Currently, U.S. Special Operations forces can move faster than, say, an army division or a navy carrier battle group. Even so, deploying a special operations force of almost any kind remains a big military operation. Putting almost any combat unit into the field still requires days—even weeks—to prepare. Also, the DOD lacks effective means of supporting small units in the field once they are deployed. This is why the CIA—rather than the DOD—put the first U.S. combat forces into Afghanistan after September 11. It was not because we needed to be covert; the whole world knew we were at war. It was just that the CIA could move faster, using its network of case officers, contractors, and cooperating foreign governments.
But using the CIA as a quick-response arm of the DOD is a bad idea. Few organizations do more than one thing well. If the CIA starts to fight wars, it will be less able to conduct espionage—that is, recruit spies, perform analysis, and support noncombat covert operations. Consider how much has been revealed about the CIA’s activities in Afghanistan. The press carried reports about the CIA’s military assistance teams even before it learned what the DOD was doing in Afghanistan. Can any organization with this kind of visibility operate secretly? The press also reported that the CIA operated Predator unmanned aircraft to track Taliban units and attack them with missiles. If the CIA did this while trying to maintain deniability, then it was coming dangerously close to resembling the terrorists it was trying to destroy.
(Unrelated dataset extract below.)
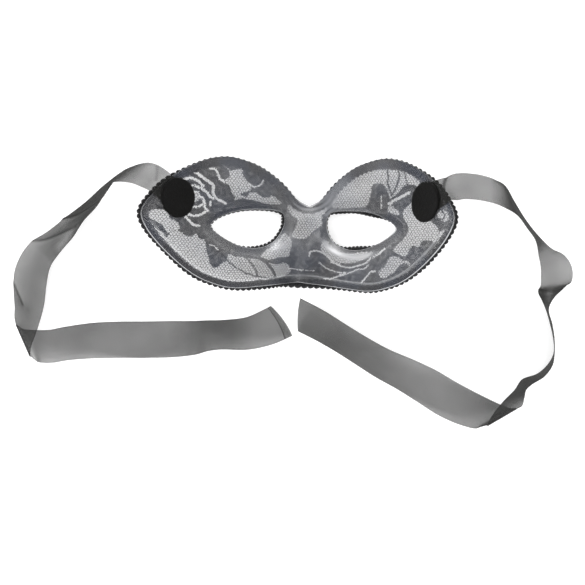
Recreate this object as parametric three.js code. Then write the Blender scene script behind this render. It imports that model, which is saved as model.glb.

It makes more sense to better prepare U.S. military forces for direct action. The defense department must develop small, highly mobile combat forces to attack the new threats we face. It must also develop the specialized infrastructure it needs for logistics, communications, and supplies.
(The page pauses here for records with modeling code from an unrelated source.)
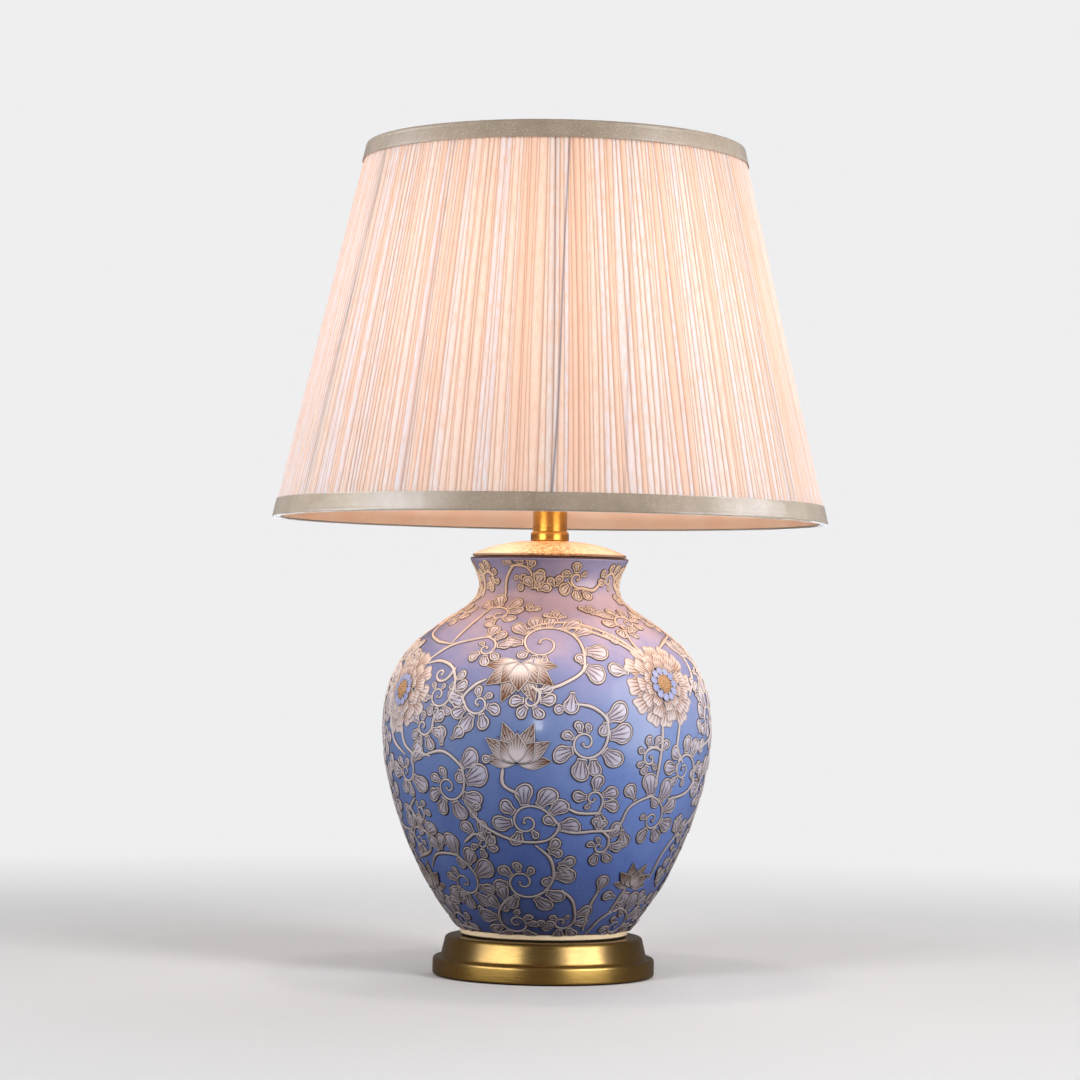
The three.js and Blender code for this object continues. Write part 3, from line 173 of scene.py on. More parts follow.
def even(line, spacing):
    """The same line with its points a given distance apart."""
    run = np.r_[0, np.cumsum(np.linalg.norm(np.diff(line, axis=0), axis=1))]
    marks = np.linspace(0, run[-1], max(3, int(run[-1] / spacing) + 1))
    return np.stack([np.interp(marks, run, axis) for axis in line.T], -1)


def smooth_line(knots, spacing):
    """A Catmull-Rom line through knots, as evenly spaced points."""
    knots = np.asarray(knots, float)
    padded = np.vstack([2 * knots[0] - knots[1], knots, 2 * knots[-1] - knots[-2]])
    t = np.linspace(0, 1, 12, endpoint=False)[:, None]
    runs = []
    for p, q, r, s in zip(padded, padded[1:], padded[2:], padded[3:]):
        cubic = (-p + 3 * q - 3 * r + s) * t ** 3 + (2 * p - 5 * q + 4 * r - s) * t ** 2 + (r - p) * t
        runs.append(q + cubic / 2)
    return even(np.vstack(runs + [knots[-1:]]), spacing)


def sweep(path, radius, across, sides=10, closed=False):
    """A round wire along a path that lies in the plane square to `across`."""
    path, across = np.asarray(path, float), np.array(across, float)
    along = np.roll(path, -1, 0) - np.roll(path, 1, 0) if closed else np.gradient(path, axis=0)
    along /= np.linalg.norm(along, axis=1)[:, None]
    side = np.cross(along, across)
    angle = np.arange(sides) * 2 * np.pi / sides
    ring = np.cos(angle)[None, :, None] * side[:, None] + np.sin(angle)[None, :, None] * across
    points = (path[:, None] + radius * ring).reshape(-1, 3)
    faces = flipped(grid(len(path), sides, closed, True))
    if not closed:
        end = len(points)
        faces += [list(range(sides)), list(range(end - 1, end - sides - 1, -1))]
    return points, faces


def hoop(radius, z, wire, sides=10, count=120):
    """A wire bent to a level circle round the axis."""
    angle = np.arange(count) * 2 * np.pi / count
    path = np.c_[radius * np.cos(angle), radius * np.sin(angle), np.full(count, z)]
    return sweep(path, wire, UP, sides, True)


def combine(*parts):
    """Several (points, faces) as one."""
    points, faces, count = [], [], 0
    for some, those in parts:
        points.append(some)
        faces += [[k + count for k in face] for face in those]
        count += len(some)
    return np.vstack(points), faces


def about_axis(points, degrees):
    """Points turned round the lamp's axis."""
    a = math.radians(degrees)
    spin = np.array([[math.cos(a), -math.sin(a), 0], [math.sin(a), math.cos(a), 0], [0, 0, 1]])
    return points @ spin.T


def polar(radius, angle, z):
    """Points by distance from the axis, angle from the front in radians, and height."""
    radius, angle, z = np.broadcast_arrays(radius, angle, z)
    return np.stack([radius * np.sin(angle), -radius * np.cos(angle), z], -1)


# ---- materials

finish = {}  # every material, by name


def colour(code):
    """Linear colour of a six-digit sRGB code."""
    parts = [int(code[i:i + 2], 16) / 255 for i in (0, 2, 4)]
    return (*[c / 12.92 if c < 0.04045 else ((c + 0.055) / 1.055) ** 2.4 for c in parts], 1.0)


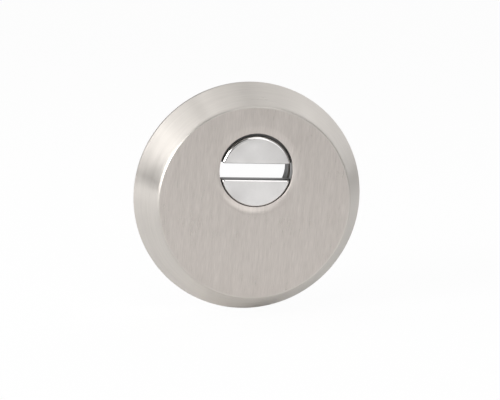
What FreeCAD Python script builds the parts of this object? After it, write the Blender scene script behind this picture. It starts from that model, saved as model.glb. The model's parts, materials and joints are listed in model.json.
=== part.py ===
import FreeCAD, Part
import math
import os

import Sketcher
from FreeCAD import Placement, Rotation, Vector

# A round security escutcheon for a euro-profile lock cylinder.
# The door face is the plane y = 0 and the front faces -Y, with +Z up.
# The origin is the centre of the back, on the door face.
# Each piece is drawn lying down: its own Z axis runs from the door towards the front,
# so a depth is a distance in front of the door face. Its Placement then stands it up.

doc = FreeCAD.newDocument("security_escutcheon")

DIMENSIONS = {
    # Cover
    "base_diameter": 55.0,
    "face_diameter": 45.8,
    "cover_height": 10.5,
    "rim_height": 1.0,
    "cone_wall": 1.7,
    "face_wall": 2.0,
    "edge_radius": 0.3,
    "hole_diameter": 17.5,
    "dish_width": 1.9,
    "dish_depth": 0.4,
    # Lock cylinder that the escutcheon fits
    "plug_height": 7.8,
    "cylinder_diameter": 17.0,
    "web_width": 10.0,
    "web_drop": 19.5,
    "cylinder_clearance": 0.15,
    "web_clearance": 0.2,
    # Stack of plates from the door to the cover's face
    "pad_thickness": 1.2,
    "plate_thickness": 3.0,
    "web_recess": 1.8,
    "cover_gap": 0.25,
    "pad_clearance": 0.35,
    # Key disc and what carries it
    "disc_clearance": 0.35,
    "disc_seat_gap": 0.05,
    "disc_proud": 0.25,
    "flange_width": 1.8,
    "flange_thickness": 1.2,
    "slot_height": 3.8,
    "land_radius": 0.7,
    "slot_edge_radius": 0.4,
    "pocket_clearance": 0.1,
    "slide_washer_thickness": 0.35,
    "thrust_ring_thickness": 0.8,
    "ring_clearance": 0.15,
    "disc_travel": 1.5,
    "collar_wall": 0.5,
    "collar_gap": 0.15,
    "spring_strip": 0.35,
    # Threaded bosses for the fixing bolts
    "boss_spacing": 38.0,
    "boss_diameter": 8.0,
    "boss_reach": 6.5,
    "boss_head_diameter": 9.2,
    "boss_head_thickness": 1.6,
    "boss_flat": 3.7,
    "boss_end_wall": 1.2,
    "boss_chamfer": 0.5,
    "bolt_tap_diameter": 5.0,
    "fit_clearance": 0.05,
    "head_clearance": 0.1,
    # Screws that hold the cover
    "screw_diameter": 3.0,
    "screw_length": 8.0,
    "screw_head_diameter": 5.8,
    "screw_head_edge": 0.2,
    "screw_socket": 2.0,
    "screw_socket_depth": 1.1,
    "screw_tip": 0.4,
    "screw_hole_clearance": 0.2,
    "screw_access_clearance": 0.5,
    "post_diameter": 6.0,
    "post_length": 2.3,
    "post_clearance": 0.2,
    "post_inset": 3.9,
    "thread_runout": 0.2,
    "upper_screw_angle": 35.0,
    "lower_screw_angle": 49.5,
    # Hardened pins beside the cylinder's web
    "pin_diameter": 3.0,
    "pin_length": 3.2,
    "pin_chamfer": 0.3,
    "pin_web_wall": 1.1,
    "pin_rise": 1.0,
    "pin_pitch": 5.5,
}

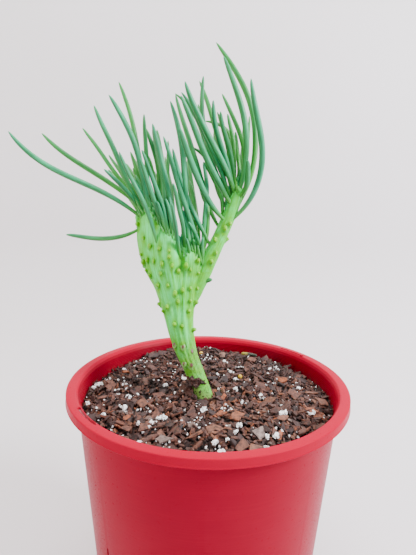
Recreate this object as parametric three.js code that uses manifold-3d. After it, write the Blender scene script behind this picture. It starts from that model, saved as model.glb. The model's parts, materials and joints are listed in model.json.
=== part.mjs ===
// Potted crested chalk sticks (a fasciated Curio / Senecio) in a 200 mm red nursery pot.
// Millimetres, +Z up. The origin is the middle of the pot's flat underside, and the side
// seen in the reference view faces -Y.
import * as THREE from 'three';
import { mergeVertices } from 'three/addons/utils/BufferGeometryUtils.js';
import Module from 'manifold-3d';

// Pot: injection-moulded polypropylene, tapered, with a folded rim
const RIM_RADIUS = 100;
const POT_HEIGHT = 190;
const RIM_TOP_WIDTH = 6.7;
const RIM_BAND_HEIGHT = 6;
const RIM_SHEET = 1.7;
const RIM_BEAD = 0.35;
const RIM_EDGE = 0.6;
const RIM_INNER_EDGE = 0.5;
const RIM_INNER_DEPTH = 3.4;
const WALL_TOP_RADIUS = 92.7;
const WALL_TAPER = THREE.MathUtils.degToRad(4.7);
const WALL = 1.8;
const BASE = 2.4;
const BASE_CORNER = 2;
const POT_SIDES = 48;
const DRAIN_HOLES = 8;
const DRAIN_RADIUS = 5.5;
const DRAIN_RING_RADIUS = 64;
const SLOT_RADIUS = 95.5;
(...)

Direct action is overt military force, but such operations may require covert activities for support. For example, if a terrorist organization takes refuge in a country that is surrounded by countries hostile to the United States, there may be nowhere in the neighborhood for a U.S. staging area. In such a case, the United States may need to set up bases covertly before the operation. This might seem like a role for the CIA, but, again, there are good reasons it should not be directly involved. Any military operation that used the CIA’s secret infrastructure would likely compromise the agency’s spying operations. The last thing you want to do if you are trying to maintain safe houses and dead drops is to call attention to yourself with helicopters, armored vehicles, and people in fatigues carrying automatic weapons.
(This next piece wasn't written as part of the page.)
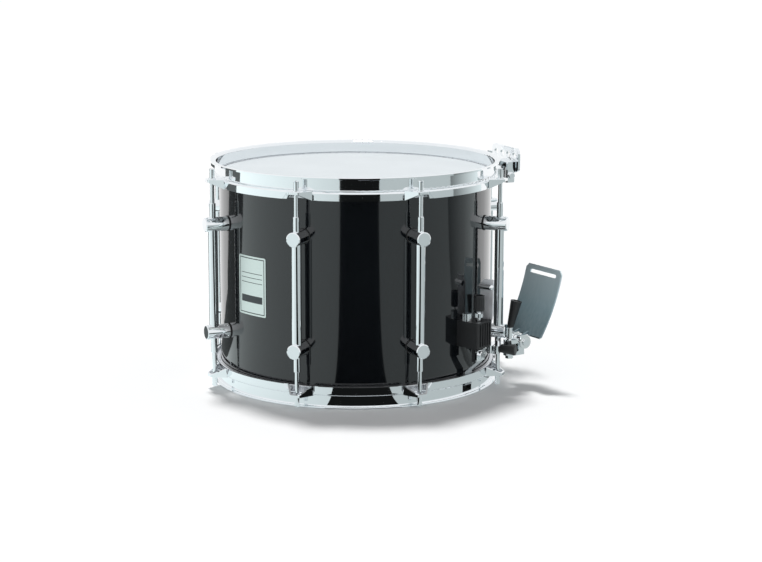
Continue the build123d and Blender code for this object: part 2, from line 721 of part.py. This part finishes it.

The DOD must develop this capability itself. The laws that define oversight requirements for CIA covert action also allow the DOD to carry out similar operations to support combat operations. For example, the Title 50 requirements for notifying Congress about covert operations exclude “traditional military operations”—including direct actions and the clandestine activities needed to support them. These activities are authorized under different laws and have their own notification requirements. By starting afresh, the military services could also explore new approaches to providing cover and operating a covert infrastructure.
Let spies be spies and soldiers be soldiers. We will need them both.
An Arsenal of Options
Dealing with terrorism—as well as similar asymmetric threats—will require diplomacy, law enforcement, and a range of military capabilities. This choice will depend partly on the nature of the threat—small power, great power, or something in between—and whether we can count on the support of allies. It will also depend on whether we can use the rule of law or must resort to force.
The long-range goal of the United States should be to promote cooperative, democratic governments so that diplomacy and cooperative law enforcement are effective in as much of the world as possible. In the meantime, the most important ingredient in dealing with terrorism will be leaders who can make explicit, high-level decisions about which combination of capabilities is most appropriate in each case.